* begin Exercise data *

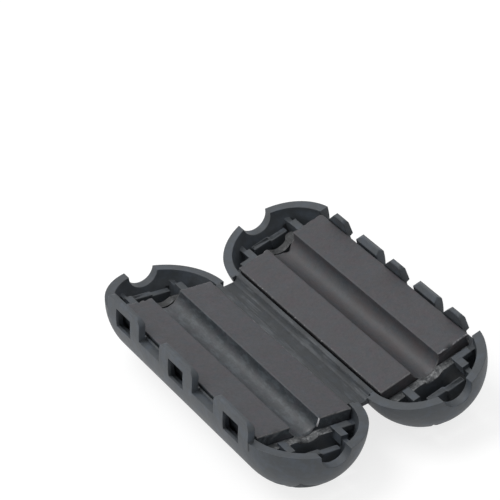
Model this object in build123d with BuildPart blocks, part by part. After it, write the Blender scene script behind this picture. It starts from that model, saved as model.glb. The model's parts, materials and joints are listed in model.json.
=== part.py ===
from build123d import *
import os
from math import cos, radians, sin

# Clip-on ferrite bead, lying open: two half cases joined by a folding strap,
# each with half of the ferrite inside. Millimetres, +Z up, lead channel along Y.
# Each half is drawn with its axis on Y, its open side up and its strap side at -X,
# and is then tilted about its own fold line.

# Ferrite
core_length = 30.0
core_radius = 6.1
core_depth = 5.6
core_edge_break = 0.15
channel_radius = 1.85
core_face_drop = 0.015

# Case wall
core_gap = 0.3
wall = 1.1
dome_start = 0.9
rim_drop = 0.12
notch_radius = 1.93
notch_reach = 2.5

# Strap and its two fold lines
fold_depth = 0.97
strap_thickness = 0.5
strap_end_gap = 0.15
fold_clearance = 0.03
strap_clearance = 0.05
rest_tilt = 10.5

# Catches on the free edge of one half
catch_inset = 3.25
catch_length = 7.2
catch_thickness = 0.85
catch_height = 2.2
catch_corner = 1.0
catch_lead_in = 0.25
catch_draft = 0.1
window_length = 3.2
window_top = 1.05
window_bottom = -1.35
low_wall_drop = 0.55

# Hook tongues and wall tabs on the free edge of the other half
tongue_length = 3.9
tongue_height = 1.7
tongue_lead_in = 0.15
tongue_crown = 1.8
tongue_corner = 0.5
tongue_slope_drop = 2.0
barb_reach = 0.45
barb_depth = 0.85
barb_slope = 0.6
barb_draft = 0.1
barb_step = 0.15
pocket_slope = 0.25
tab_height = 0.35
tab_slope = 0.4
tab_crest = 0.15
tab_corner = 0.35
tab_end_slope = 0.8
tab_draft = 0.05
side_clearance = 0.15
face_clearance = 0.05
core_clearance = 0.1
tip_clearance = 0.2

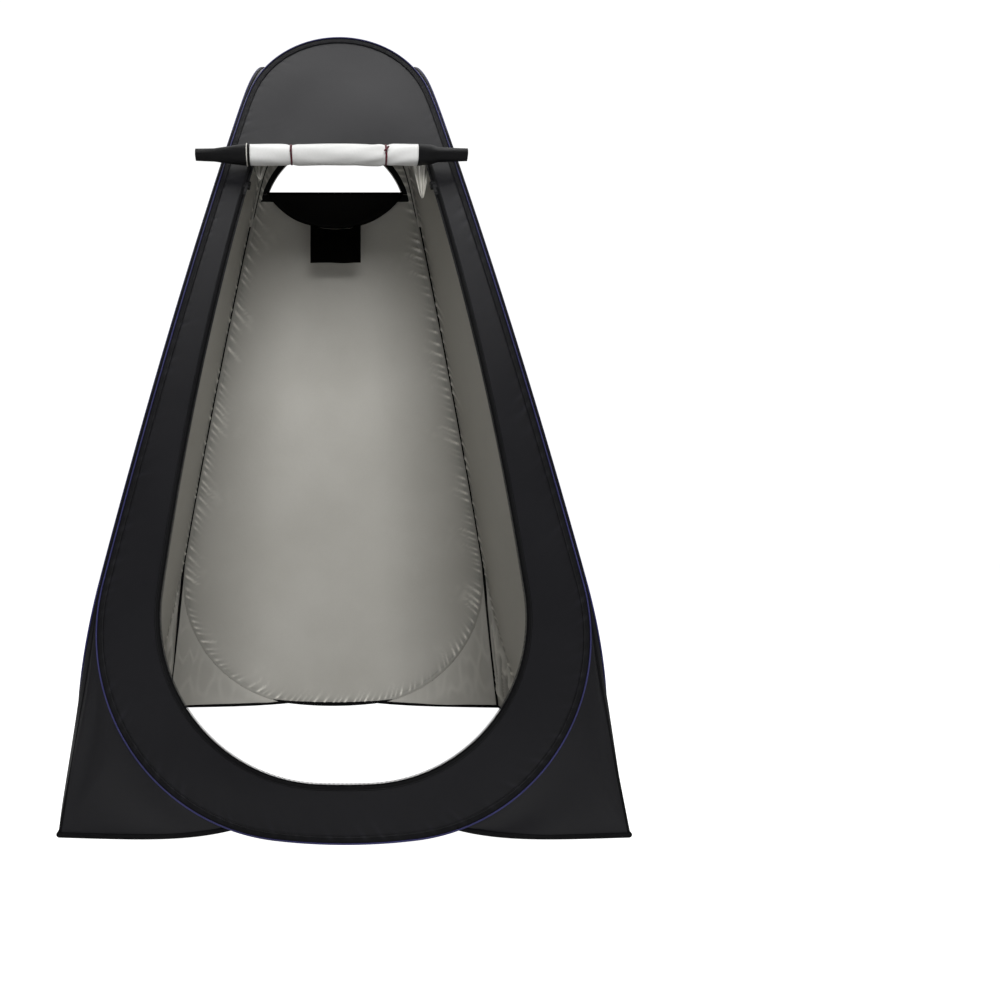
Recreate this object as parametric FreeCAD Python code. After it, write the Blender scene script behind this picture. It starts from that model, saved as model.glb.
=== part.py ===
import FreeCAD, Part
import math
import os

# Pop-up privacy tent: four fabric panels, each stretched by a closed spring hoop in an edge sleeve,
# sewn together up the corners. Millimetres. The origin is on the ground at the middle of the base,
# +Z is up, and the door faces -Y. Each panel is drawn as the front one and turned to its own side.

V = FreeCAD.Vector

# Side view: every panel leans in along one very shallow arc.
HEIGHT = 1930.0  # ground to the top of the arches
HALF_FOOT = 640.0  # middle of a panel's bottom edge, from the tent's centre
HALF_TOP = 200.0  # top of a panel's arch, from the tent's centre
PANEL_BOW = 21.0  # outward bow of that arc

# Front view: the hoop's outline is one chain of tangent arcs.
EDGE_SETBACK = 11.0  # sleeve edge to the corner line between two panels
BOTTOM_RADIUS = 1316.0
GROUND_FLAT = 0.5  # how much the ground flattens the bottom of a sleeve
CORNER_RADIUS = 437.0
SHOULDER_RADIUS = 990.0
CROWN_RADIUS = 243.0

# Layers of a panel, as depths from the arc to the inside of the tent.
PIPING = (0.6, 2.6)
SLEEVE = (2.8, 9.2)
TUNNEL = (4.2, 7.8)
FABRIC = (5.2, 6.8)
HOOP = (5.4, 6.6)
FERRULE = (4.7, 7.3)
FERRULE_BORE = (5.25, 6.75)
FACING_OUT = (3.6, 4.8)  # a tape sewn on the outside of the fabric
FACING_IN = (7.2, 8.2)  # a tape sewn on the inside of the fabric

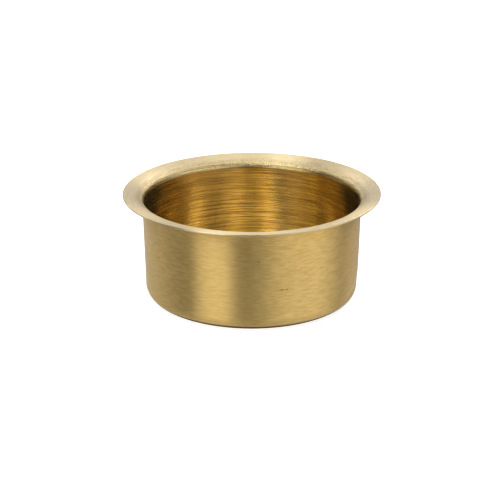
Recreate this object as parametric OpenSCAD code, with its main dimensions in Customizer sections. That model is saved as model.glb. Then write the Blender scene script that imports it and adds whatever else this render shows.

* end Exercise data *

◆ **Task**
Quote the data above in full, changing nothing.

◆ **Result**
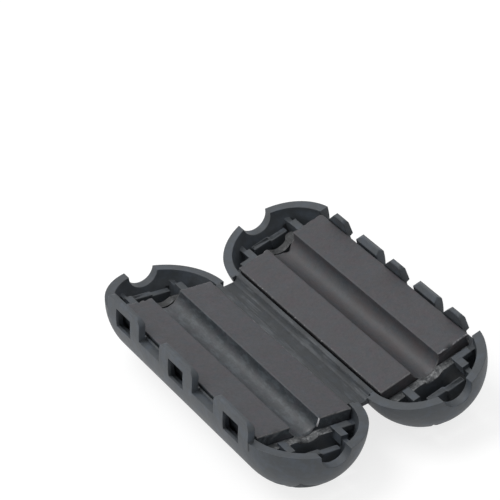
Model this object in build123d with BuildPart blocks, part by part. After it, write the Blender scene script behind this picture. It starts from that model, saved as model.glb. The model's parts, materials and joints are listed in model.json.
=== part.py ===
from build123d import *
import os
from math import cos, radians, sin

# Clip-on ferrite bead, lying open: two half cases joined by a folding strap,
# each with half of the ferrite inside. Millimetres, +Z up, lead channel along Y.
# Each half is drawn with its axis on Y, its open side up and its strap side at -X,
# and is then tilted about its own fold line.

# Ferrite
core_length = 30.0
core_radius = 6.1
core_depth = 5.6
core_edge_break = 0.15
channel_radius = 1.85
core_face_drop = 0.015

# Case wall
core_gap = 0.3
wall = 1.1
dome_start = 0.9
rim_drop = 0.12
notch_radius = 1.93
notch_reach = 2.5

# Strap and its two fold lines
fold_depth = 0.97
strap_thickness = 0.5
strap_end_gap = 0.15
fold_clearance = 0.03
strap_clearance = 0.05
rest_tilt = 10.5

# Catches on the free edge of one half
catch_inset = 3.25
catch_length = 7.2
catch_thickness = 0.85
catch_height = 2.2
catch_corner = 1.0
catch_lead_in = 0.25
catch_draft = 0.1
window_length = 3.2
window_top = 1.05
window_bottom = -1.35
low_wall_drop = 0.55

# Hook tongues and wall tabs on the free edge of the other half
tongue_length = 3.9
tongue_height = 1.7
tongue_lead_in = 0.15
tongue_crown = 1.8
tongue_corner = 0.5
tongue_slope_drop = 2.0
barb_reach = 0.45
barb_depth = 0.85
barb_slope = 0.6
barb_draft = 0.1
barb_step = 0.15
pocket_slope = 0.25
tab_height = 0.35
tab_slope = 0.4
tab_crest = 0.15
tab_corner = 0.35
tab_end_slope = 0.8
tab_draft = 0.05
side_clearance = 0.15
face_clearance = 0.05
core_clearance = 0.1
tip_clearance = 0.2

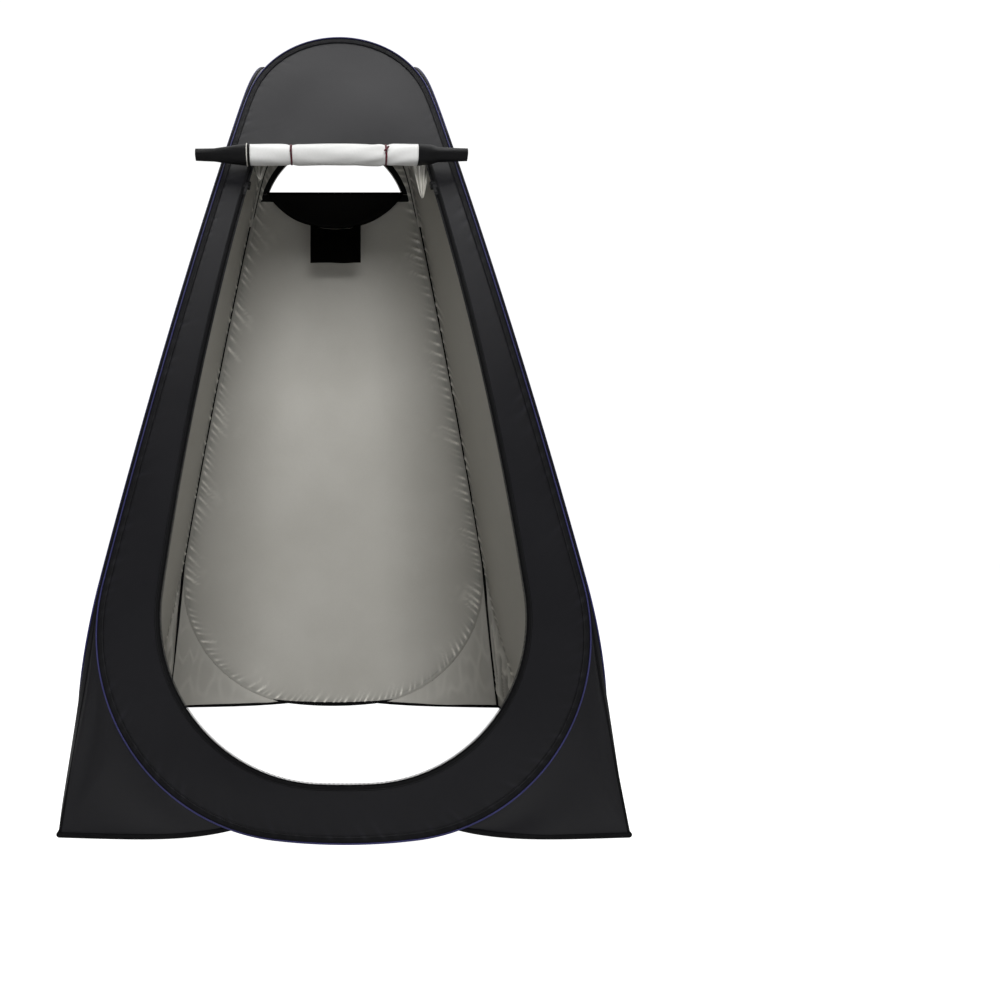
Recreate this object as parametric FreeCAD Python code. After it, write the Blender scene script behind this picture. It starts from that model, saved as model.glb.
=== part.py ===
import FreeCAD, Part
import math
import os

# Pop-up privacy tent: four fabric panels, each stretched by a closed spring hoop in an edge sleeve,
# sewn together up the corners. Millimetres. The origin is on the ground at the middle of the base,
# +Z is up, and the door faces -Y. Each panel is drawn as the front one and turned to its own side.

V = FreeCAD.Vector

# Side view: every panel leans in along one very shallow arc.
HEIGHT = 1930.0  # ground to the top of the arches
HALF_FOOT = 640.0  # middle of a panel's bottom edge, from the tent's centre
HALF_TOP = 200.0  # top of a panel's arch, from the tent's centre
PANEL_BOW = 21.0  # outward bow of that arc

# Front view: the hoop's outline is one chain of tangent arcs.
EDGE_SETBACK = 11.0  # sleeve edge to the corner line between two panels
BOTTOM_RADIUS = 1316.0
GROUND_FLAT = 0.5  # how much the ground flattens the bottom of a sleeve
CORNER_RADIUS = 437.0
SHOULDER_RADIUS = 990.0
CROWN_RADIUS = 243.0

# Layers of a panel, as depths from the arc to the inside of the tent.
PIPING = (0.6, 2.6)
SLEEVE = (2.8, 9.2)
TUNNEL = (4.2, 7.8)
FABRIC = (5.2, 6.8)
HOOP = (5.4, 6.6)
FERRULE = (4.7, 7.3)
FERRULE_BORE = (5.25, 6.75)
FACING_OUT = (3.6, 4.8)  # a tape sewn on the outside of the fabric
FACING_IN = (7.2, 8.2)  # a tape sewn on the inside of the fabric

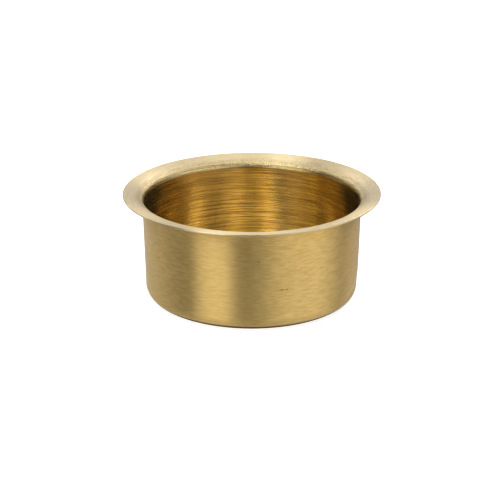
Recreate this object as parametric OpenSCAD code, with its main dimensions in Customizer sections. That model is saved as model.glb. Then write the Blender scene script that imports it and adds whatever else this render shows.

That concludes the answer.